Dito de outra forma: tais prioridades só mudam se as circunstâncias (internas ou internacionais) se alterarem de forma substantiva. E foi precisamente o que aqui sucedeu, por força da postura, progressivamente mais ameaçadora, de Moscovo. Algo que levou Helsínquia a romper com a sua postura de sete décadas, compreendendo que, sendo-lhe impossível garantir, por si só, a sua segurança, acolher-se ao guarda-chuva protetor que o artigo 5.º do Tratado de Washington propicia (a célebre cláusula de assistência mútua em caso de agressão) era a única solução possível.

Passemos, então, a Donald Trump. A acusação que agora enfrenta prende-se com um alegado pagamento a uma atriz de filmes pornográficos, com o fito de evitar a publicitação de um caso que poderia ter consequências negativas na campanha que acabou por conduzi-lo à Casa Branca em 2017. Mas essa é, apenas, a ponta do iceberg, uma vez que outras investigações estão em curso sobre as manobras para adulterar os resultados das eleições de 2020, nomeadamente no Estado da Geórgia, sobre a tentativa de obstruir a proclamação oficial da vitória de Biden e o incitamento à insurreição em 6 de janeiro de 2021 ou sobre a manutenção na sua posse de documentos oficiais classificados.

Sem esquecer, evidentemente, as averiguações, que prosseguem, sobre os negócios e as contas da Trump Organization, empresa que, aliás, já foi condenada a pagar mais de um milhão e meio de dólares por fraude fiscal e a cujo antigo administrador financeiro foi aplicada pena de prisão.

Na fórmula de tomada de posse, o Presidente norte-americano jura, de forma solene, exercer fielmente o cargo e, com o melhor das suas capacidades, preservar, proteger e defender a Constituição. Tenho por seguro que nenhum dos seus antecessores – nem mesmo Nixon, a propósito do caso Watergate – violou, de forma tão dolosa, direta e extensa, esse compromisso.

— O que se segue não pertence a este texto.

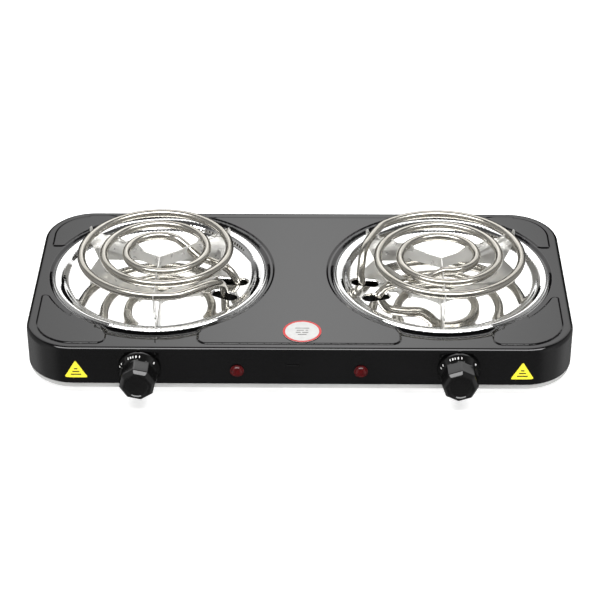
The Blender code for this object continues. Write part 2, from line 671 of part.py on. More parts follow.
def lamp(name, side):
    x = side * LAMP_X
    proud = GAP
    dome = [(0.0, 0.0040 + proud)]
    for k in range(1, 5):
        a = math.radians(k * 22.5)
        dome.append((LENS_R * math.sin(a), proud + 0.0008 + 0.0032 * math.cos(a)))
    stem_r = LENS_R - 0.0010
    dome += [(LENS_R, proud), (stem_r, proud), (stem_r, -0.0040), (0.0, -0.0040)]
    turned("lamp_lens_" + name, dome, (x, FRONT_Y, LAMP_Z), LENS_RED, axis='Y', sides=16)
    rod("lamp_body_" + name, LAMP_BODY_R, LAMP_BODY_LENGTH,
        (x, LAMP_BODY_Y + LAMP_BODY_LENGTH / 2, LAMP_Z), LAMP_WHITE, axis='Y', sides=16)


# ---- Labels and marks --------------------------------------------------------------------
def labels():
    side_len = 0.0203
    height = side_len * math.sqrt(3) / 2
    triangle = []
    for cx, cz, start in ((0, height * 0.55, 30), (-side_len * 0.45, -height * 0.33, 150),
                          (side_len * 0.45, -height * 0.33, 270)):
        triangle += arc(cx, cz, 0.0008, start, start + 120, 3)
    for name, side in SIDES:
        label = slab("surface_label_" + name, triangle, LABEL_SHEET, YELLOW)
        label.name = "surface_label_" + name
        label.rotation_euler = (math.radians(90), 0.0, 0.0)
        label.location = (side * LABEL_X, FRONT_Y - GAP - LABEL_SHEET / 2, PLATE_Z - 0.0225)
        pip = (0.0030, 0.0010, 0.0014)
        box("index_pip_" + name, pip, (side * KNOB_X, FRONT_Y - 0.0002, PLATE_Z - 0.0013),
            KNOB_BLACK, bevel=0.0003)
    rod("plate_sticker", 0.01625, LABEL_SHEET,
        (0.0025, HOUSING_Y - 0.0878, PLATE_Z + PANEL_RISE + GAP + LABEL_SHEET / 2), WHITE,
        sides=32)
    box("front_mark", (0.0106, LABEL_SHEET, 0.0015), (-0.0054, FRONT_Y - GAP, PLATE_Z - 0.016),
        KNOB_BLACK)


# ---- Supply side and wiring --------------------------------------------------------------
def supply():
    box("supply_terminal_block", SUPPLY_SIZE, SUPPLY_AT, LAMP_WHITE, bevel=BLOCK_BEVEL)
    wall = -SHEET
    bush = [(0.0034, GLAND_REACH), (0.0062, GLAND_REACH), (0.0075, GLAND_REACH - 0.0012),
            (0.0078, GAP), (0.0049, GAP), (0.0049, wall - GAP), (0.0068, wall - GAP),
            (0.0062, wall - 0.0030), (0.0034, wall - 0.0030)]
    gland = turned("cord_gland", bush, (0, REAR_Y, GLAND_Z), RUBBER, axis='Y', ring=True, sides=16)
    gland.rotation_euler = (math.radians(-90), 0.0, 0.0)


def wiring():
    """Sleeved wires, each from one terminal's face to the next, a little off both."""
    floor = WIRE_FLOOR
    reach = 0.001
    for name, side in SIDES:
        thermo_y = THERMO_Y + THERMO_SIZE[1] + reach
        block = block_centre(side)
        block_low = BLOCK_TOP - BLOCK_SIZE[2] - reach
        back = SUPPLY_AT.y - SUPPLY_SIZE[1] / 2 - reach
        routes = {
            "supply_wire": [(side * 0.015, back, 0.016), (side * 0.018, back - 0.012, 0.013),
                            (side * 0.060, 0.070, floor), (side * 0.160, 0.040, floor),
                            (side * 0.172, -0.030, floor), (side * 0.150, -0.066, 0.014),
                            (side * (KNOB_X + 0.010), thermo_y + 0.006, 0.024),
                            (side * (KNOB_X + 0.010), thermo_y, 0.027)],
            "coil_wire": [(side * (KNOB_X - 0.010), thermo_y, 0.027),
                          (side * (KNOB_X - 0.010), thermo_y + 0.006, 0.024),
                          (side * 0.110, -0.060, 0.013), (side * 0.080, -0.030, floor),
                          (block.x + side * 0.003, block.y - 0.006, floor + 0.001),
                          (block.x, block.y, floor + 0.002), (block.x, block.y, block_low)],
            "return_wire": [(side * 0.007, back, 0.016), (side * 0.010, back - 0.014, 0.013),
                            (side * 0.030, 0.050, floor), (block.x - side * 0.012, 0.030, floor),
                            (block.x - side * 0.003, block.y + 0.014, 0.012),
                            (block.x - side * 0.002, block.y + 0.0065, block_low)],
            "lamp_wire": [(side * LAMP_X, LAMP_BODY_Y + LAMP_BODY_LENGTH + reach, LAMP_Z),
                          (side * LAMP_X, FRONT_Y + 0.032, LAMP_Z - 0.002),
                          (side * (LAMP_X - 0.003), -0.050, floor),
                          (block.x - side * 0.004, block.y - 0.014, floor),
                          (block.x - side * 0.003, block.y - 0.0075, block_low)],
        }
        for kind, route in routes.items():
            line = smooth_line([Vector(p) for p in route], 2)
            tube("%s_%s" % (kind, name), line, WIRE_R, SLEEVE)


# ---- Assembly ----------------------------------------------------------------------------
top_housing()
base_plate()
feet_and_screws()
for side_name, side_sign in SIDES:
    drip_pan(side_name, side_sign)
    tube("heating_coil_" + side_name, coil_points(side_sign), TUBE_R, SHEATH)
    coil_support(side_name, side_sign)
    terminal_block(side_name, side_sign)
    thermostat(side_name, side_sign)
    knob(side_name, side_sign)
    lamp(side_name, side_sign)
labels()
supply()
wiring()
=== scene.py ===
"""Looks of the twin hot plate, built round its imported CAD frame. Metres, +Z up, front at -Y."""
import json
import math

import bmesh
import bpy
import numpy as np
from mathutils import Matrix, Vector
from mathutils.geometry import delaunay_2d_cdt

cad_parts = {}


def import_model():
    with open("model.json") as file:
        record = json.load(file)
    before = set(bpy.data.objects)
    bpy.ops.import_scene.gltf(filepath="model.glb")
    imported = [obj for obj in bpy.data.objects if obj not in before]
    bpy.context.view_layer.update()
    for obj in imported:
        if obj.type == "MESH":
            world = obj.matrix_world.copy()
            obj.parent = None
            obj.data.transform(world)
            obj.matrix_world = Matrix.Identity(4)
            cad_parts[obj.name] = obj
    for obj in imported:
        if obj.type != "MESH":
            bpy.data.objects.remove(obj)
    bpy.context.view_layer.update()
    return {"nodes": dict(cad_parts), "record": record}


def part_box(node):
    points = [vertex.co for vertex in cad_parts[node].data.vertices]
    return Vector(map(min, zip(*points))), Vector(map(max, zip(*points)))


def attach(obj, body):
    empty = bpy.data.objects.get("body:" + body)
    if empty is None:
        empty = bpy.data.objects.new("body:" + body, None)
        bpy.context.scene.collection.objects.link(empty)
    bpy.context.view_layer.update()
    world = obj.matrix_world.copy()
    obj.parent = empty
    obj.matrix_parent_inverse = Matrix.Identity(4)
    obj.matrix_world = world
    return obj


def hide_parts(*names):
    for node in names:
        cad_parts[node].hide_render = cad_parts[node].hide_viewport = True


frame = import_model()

MM = 0.001
SIDES = (("left", -1), ("right", 1))
BODY = "hot_plate"


# ---- Sizes read from the frame
def middle(node):
    low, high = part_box(node)
    return (low + high) / 2


PANEL_RISE = 1.0 * MM
SHEET = 0.9 * MM
LOW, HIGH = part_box("top_housing")
HOUSING_W = HIGH.x - LOW.x
HOUSING_D = HIGH.y - LOW.y
HOUSING_Y = (LOW.y + HIGH.y) / 2
FRONT_Y = LOW.y
REAR_Y = HIGH.y
SKIRT_Z = LOW.z
PLATE_Z = HIGH.z - PANEL_RISE
CORNER_R = 43 * MM
EDGE_R = 4 * MM

PAN = {side: middle("drip_pan_" + name) for name, side in SIDES}
PAN_X = PAN[1].x
PAN_Y = PAN[1].y - HOUSING_Y                     # behind the housing's middle
PAN_LOW, PAN_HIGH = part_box("drip_pan_right")
PAN_R = (PAN_HIGH.x - PAN_LOW.x) / 2
RIM_Z = PAN_HIGH.z
PAN_TURN = {-1: 0.0, 1: 211.0}                   # the right burner is the left one, turned
SEAT_R = 88.5 * MM
SEAT_DROP = 1.6 * MM

TUBE_R = 3.25 * MM
SHEATH_R = 3.6 * MM                   # the sheath as it looks
COIL_Z = {side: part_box("heating_coil_" + name)[1].z - TUBE_R for name, side in SIDES}
COIL_SHIFT = {-1: Vector((1.6, 2.2, 0)) * MM, 1: Vector((2.0, -1.5, 0)) * MM}
END_SHIFT = {-1: (Vector((0, 0, 0)), Vector((0, 0, 0))),      # the inner end, the outer end
             1: (Vector((6.6, 2.2, 0)) * MM, Vector((-5.9, 0.4, 0)) * MM)}
COIL_R0 = 20.5 * MM
COIL_PITCH = 19.7 * MM
COIL_START = 60.0
COIL_END = 1000.0
LEAD_Z = 18.7 * MM
ARM_ANGLES = (-90.0, 30.0, 150.0)
ARM_SHEET = 0.9 * MM
FOOT_R = 63 * MM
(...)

O exercício de funções por parte de Donald Trump foi um desastre, para os Estados Unidos e para o mundo.

Internamente, a cartilha do “Make America Great Again” renegou, por inteiro, os valores do conservadorismo republicano tradicional e assentou, ao invés, numa mistura de autoritarismo pessoal, de populismo, de nacionalismo económico e de recusa de rejeição das teses da supremacia branca, afetando de forma dramática a coesão social do país.

Externamente, pôs em causa a relação com os seus tradicionais aliados, questionou a relevância da NATO, atacou a liberalização comercial e contribuiu para o agravamento da instabilidade, ao mesmo tempo que evidenciava uma crescente tolerância – para não dizer pior – relativamente a regimes ditatoriais, com destaque para o de Putin e o de Kim Jong-Un.

Nalgumas daquelas tiradas eivadas de narcisismo que tanto o caracterizam, Trump chegou a firmar que, se ele tivesse permanecido Presidente, a invasão da Ucrânia nunca teria acontecido e que, quando voltar ao cargo, resolverá a guerra num dia, porque sabe exactamente o que deve ser feito. Ora, julgo que é precisamente o inverso.

Como se diz no desporto, uma equipa só joga aquilo que a outra deixa jogar. Nessa perspetiva, tenho para mim que uma das causas que terá conduzido à guerra foi a passividade, a fraqueza e a cedência sistemática que caracterizaram a sua relação com Putin. E isto para não lhe chamar cumplicidade, recordando as relações estreitas entre colaboradores próximos de Trump e altos funcionários russos, no contexto da política de interferência na campanha eleitoral, com o intuito de minar a candidatura de Hillary Clinton e de beneficiar a sua.

Tudo isto teve, a meu ver, uma consequência: contribuiu para o reforço das ilegítimas e ilegais pretensões expansionistas de Putin, que vislumbrou uma oportunidade naquilo que analisou como uma progressiva e debilitante divisão do aparelho político e da sociedade civil norte-americana.

E chegamos ao ponto que queria sublinhar. Tivesse Trump sido fiel às obrigações e responsabilidades que assumiu, e é bem possível que a invasão da Ucrânia não ocorresse e que, consequentemente, a Finlândia não passasse a encarar a adesão à NATO como um imperativo absoluto. Tivesse ele sido digno do seu cargo e, seguramente, não estaria em maus lençóis no plano judicial. Deus nos livre, portanto, que tenha sucesso nas eleições de 2024!